Syria has been a staple in the public eye since conflict erupted in the country in 2011, with more widespread social-media awareness ramping up in 2014. We’ve seen kids pulled from rubble on video, bodies upon bodies, craters from government shelling turned into makeshift swimming pools, drowned refugees funeral shrouded in emergency blanket. The Syrian conflict is the deadliest conflict of the 21st century to date, but it has received a fraction of the media attention given to the Iraq War. Part of this is because of the nature of the conflict; unlike Iraq or Afghanistan, there are currently only 300 American soldiers on the ground in Syria, with an additional 200 being deployed this week.
Much like American involvement in Libya, military operations in Syria have been more remote, and thus less sensational for news headlines. The lack of a true stake in the situation beyond “doing the right thing” certainly doesn’t make for news people will consider urgent, particularly as the Syrian civil war has coincided with a period of deep domestic unrest in the U.S. In recent years, issues such as anti-blackness, sexual assault, the environment, queerphobia, political scandal, and xenophobia have weighed heavily on the American political psyche, drowning out global issues in domestic discord.
Yet in the Syrian conflict, The Daily Iowan Editorial Board sees parallels not to contemporary military conflicts in the Middle East but to racialized environmental justice struggles here at home. Flint, Michigan, still does not have clean water; a bill was only just passed in the Senate to allocate significant funds to water infrastructure in the city.
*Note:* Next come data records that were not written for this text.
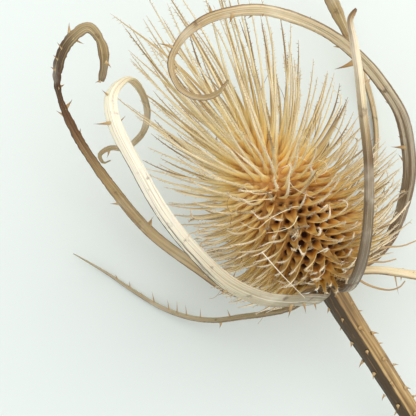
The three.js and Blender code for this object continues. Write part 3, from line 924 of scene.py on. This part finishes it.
def bristled_group():
    """Sweeps the scales and sets fine bristles along both edges of their awns."""
    group, tree, given, out = group_with_inputs("bristled scales", BRISTLE_INPUTS)
    curves = strand_curves(tree, given)
    body = swept(tree, curves, given)
    finer = tree.add("GeometryNodeResampleCurve", {"mode": "LENGTH"},
                     {"Curve": curves, "Length": given.named("Bristle spacing")})
    index = tree.add("GeometryNodeInputIndex")
    edge = tree.math("MODULO", index, 2.0) * 2.0 - 1.0
    spread = random_value(tree, -BRISTLE_SPREAD, BRISTLE_SPREAD, index, given.named("Seed"))
    aim = tree.vector("ADD", tree.scaled(direction(tree, "side"), edge),
                      tree.scaled(direction(tree, "face"), spread))
    aim = tree.vector("ADD", aim, tree.scaled(tree.add("GeometryNodeInputTangent"), BRISTLE_LEAN))
    points = stored(tree, finer, "aim", "FLOAT_VECTOR", aim)
    share = attribute(tree, "share")
    chance = random_value(tree, 0.0, 1.0, index, 8)
    chosen = both(tree, compared(tree, "GREATER_THAN", share, given.named("Bristle from")),
                  compared(tree, "LESS_THAN", share, BRISTLES_UNTIL))
    chosen = both(tree, chosen, compared(tree, "LESS_THAN", chance, BRISTLE_CHANCE))
    cone = tree.add("GeometryNodeMeshCone", {"fill_type": "NGON"},
                    {"Vertices": 3, "Side Segments": 1, "Fill Segments": 1, "Radius Top": 0.0,
                     "Radius Bottom": BRISTLE_RADIUS, "Depth": 1.0})
    turn = tree.add("FunctionNodeAlignRotationToVector", {"axis": "Z"},
                    {"Vector": direction(tree, "aim")})
    length = random_value(tree, 0.6, 1.25, index, 21) * given.named("Bristle length")
    bristles = planted(tree, points, cone, turn, tree.combined(1.0, 1.0, length), chosen)
    joining = tree.add("GeometryNodeJoinGeometry")
    for part in (body, bristles):
        tree.tree.links.new(part.socket, joining.socket.node.inputs[0])
    close_group(tree, given, out, joining)
    return group


scales = grown("scales", bristled_group(), strand_mesh("scales", scale_lines, scale_values()),
               {"Sides": 8, "Cup": -0.85, "Material": scale_material()})
print("the scales have", sum(len(p.vertices) - 2 for p in scales.data.polygons), "triangles")

# %% [markdown]
# A bract is a long stiff blade, grooved on one face, with fine veins along it and prickles on its
# edges and back. The sweep gives it the groove and the veins. Its own palette runs from root to tip,
# because the bracts have weathered differently, and each of them gets painted shade on one side.

# %% Finishes of the bracts and the stem
FINISHES = {
    # colours from root to tip; the pixel that the side with painted shade looks towards, the painted
    # shade's colour and strength, the shares it spans, and how squarely a spot must look there to start
    # and to finish the painted shade; the dark and the pale veins; the colour and strength of the edges
    "bract_front_left": {
        "palette": {0: "746a52", 0.08: "8c8168", 0.16: "a99e82", 0.26: "d9d0b4", 0.45: "faf4e2",
                    0.62: "fdf6de", 0.72: "e0d0a4", 0.8: "c0b08c", 1: "a8986f"},
        "shade": ((-100, 470), "3a3027", 0.95, 0.1, 0.62, 0.57, 0.75),
        "veins": ("9c8560", "fffbee"), "edge": ("d9cdb0", 0.0)},
    "bract_back_left": {
        "palette": {0: "c0ad86", 0.3: "cfbd96", 0.5: "b89e70", 0.62: "8a6640", 0.76: "5e3d25",
                    0.83: "8b7650", 0.9: "b5a27a", 0.95: "9c875c", 1: "6f5a38"},
        "shade": ((-600, 300), "42291a", 0.8, 0.2, 0.95, 0.2, 0.8),
        "veins": ("513720", "dccda4"), "edge": ("54391f", 0.45)},
    "bract_low_left": {
        "palette": {0: "8b7c5c", 0.3: "b3a37e", 0.6: "c9bfa0", 1: "cfc3a4"},
        "shade": ((150, 900), "6e5a3c", 0.8, 0.0, 0.9, 0.3, 0.8),
        "veins": ("8a7350", "f4ecd2"), "edge": ("d9cdb0", 0.0)},
    "bract_front_right": {
        "palette": {0: "6e6252", 0.15: "7c7060", 0.4: "8a7a62", 0.55: "7a6244", 0.62: "a58e66",
                    0.72: "dccdaa", 0.93: "e0d3b6", 0.97: "a5875c", 1: "6e4e2c"},
        "shade": ((900, 250), "554838", 0.9, 0.0, 0.62, 0.3, 0.75),
        "veins": ("7d6848", "f3ead2"), "edge": ("5e4d36", 0.5)},
    "bract_arching": {
        "palette": {0: "8f7a58", 0.16: "b0a48e", 0.32: "dad3c0", 0.5: "dccfae", 0.7: "dccba4",
                    0.8: "bfa77c", 0.92: "bda67c", 1: "a58c5e"},
        "shade": ((300, 150), "6a4e2f", 0.8, 0.0, 0.93, 0.6, 0.92),
        "veins": ("7d5f3a", "fff6de"), "edge": ("6b4d2c", 0.8)},
    "bract_side_right": {
        "palette": {0: "dccba6", 0.5: "e6d7b4", 1: "cdb98e"},
        "shade": ((400, 900), "937a50", 0.8, 0.0, 1.0, 0.3, 0.8),
        "veins": ("a08860", "fbf4e0"), "edge": ("8f774e", 0.3)},
    "bract_back_right": {
        "palette": {0: "b39c72", 0.5: "bda87f", 1: "a8905f"},
        "shade": ((0, 100), "7d6842", 0.7, 0.0, 1.0, 0.3, 0.8),
        "veins": ("8a7350", "fbf4e0"), "edge": ("7d6842", 0.3)},
    # painted shade down the stem's side away from the lamps
    "stem": {"shade": ((-500, 500), "3f311c", 0.95, 0.0, 1.0, -0.05, 0.25)},
}
SHADE_NEARNESS = 8


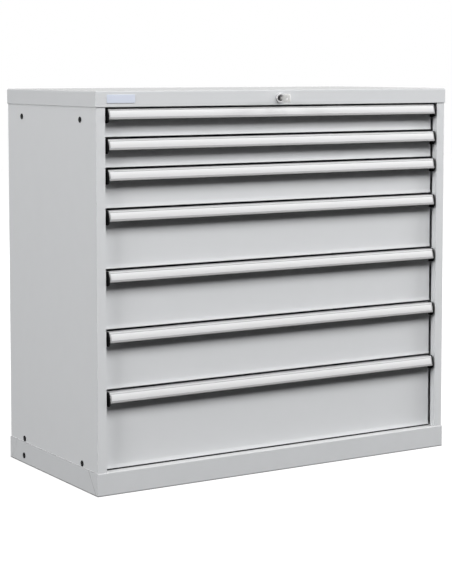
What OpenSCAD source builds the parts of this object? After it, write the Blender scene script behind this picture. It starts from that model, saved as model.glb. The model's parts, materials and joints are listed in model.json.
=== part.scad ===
// Workshop drawer cabinet of folded sheet steel. A casing stands on a plinth
// under a folded lid, seven drawers run on roller slides, and one lock in the
// lid's front bars them all from behind.
// The origin is the middle of the footprint on the floor. The drawers face -Y.

/* [Casing] */
// Width over the two side panels
case_w = 1080; // [960:10:1240]
// Depth from the posts' front face to the rear edge
case_d = 508; // [460:4:640]
// Sheet thickness of side panels and floor
case_t = 1.5; // [1.2:0.1:2]
// Sheet thickness of the back panel
back_t = 1.2; // [1:0.1:2]
// Width of the post that each side panel folds into at the front
post_w = 25; // [20:1:40]
// Depth of the post's inner return
post_return = 18; // [12:1:24]
// Width of the hem along the return's rear edge
post_hem = 12; // [8:1:16]
// Width of the side panels' top, bottom and rear flanges
side_flange = 20; // [16:1:30]
// Play around the floor and back panels
panel_play = 0.3; // [0.2:0.1:0.6]

/* [Lid] */
// Height of the lid, its skirt included
lid_h = 40; // [40:1:60]
// Sheet thickness of the lid
lid_t = 1.5; // [1.2:0.1:2]
// Play between the casing and the lid's skirt
lid_play = 0.5; // [0.3:0.1:2]
// Radius of the fold round the lid's top
lid_r = 4; // [2:0.5:4.5]

/* [Plinth] */
// Height of the plinth
plinth_h = 58; // [50:1:120]
// Sheet thickness of the plinth
plinth_t = 1.5; // [1.2:0.1:2.5]
// How far the plinth stands proud of the casing
plinth_over = 2; // [1:0.5:6]
// Radius of the fold along the plinth's top edge
plinth_r = 3; // [2:0.5:4]
// Depth of the shelf that the casing stands on
plinth_shelf = 36; // [30:1:60]
// Depth of the foot flange on the floor
plinth_foot = 25; // [15:1:40]
// Length of the corner's wrap along the side, at the floor
wrap_low = 10; // [6:1:30]
// Length of the corner's wrap along the side, at the top
wrap_top = 42; // [32:1:60]
// Width of the seam between two plinth pieces
seam_gap = 0.5; // [0.3:0.1:1]

/* [Drawer stack] */
// Height of one unit of the drawer grid
unit_h = 25; // [23:1:32]
// Height of each drawer in units, from the top down
drawer_units = [3, 3, 4, 6, 6, 6, 8]; // [3:1:10]
// Room between the plinth's top and the lowest unit
stack_gap = 2; // [1:0.5:10]
// Gap between one drawer front and the next
front_gap = 5; // [3:0.5:7]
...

Despite consistent media attention on the lead-contaminated water pouring from the city’s taps, many simply witnessed the pain of others and treated it as a news story. If seeing is believing, then believing is seeing. If believing is seeing, we have to face the fact that many of us don’t truly believe in the humanity of others, whether they be our fellow Americans in Flint or our fellow humans in Aleppo.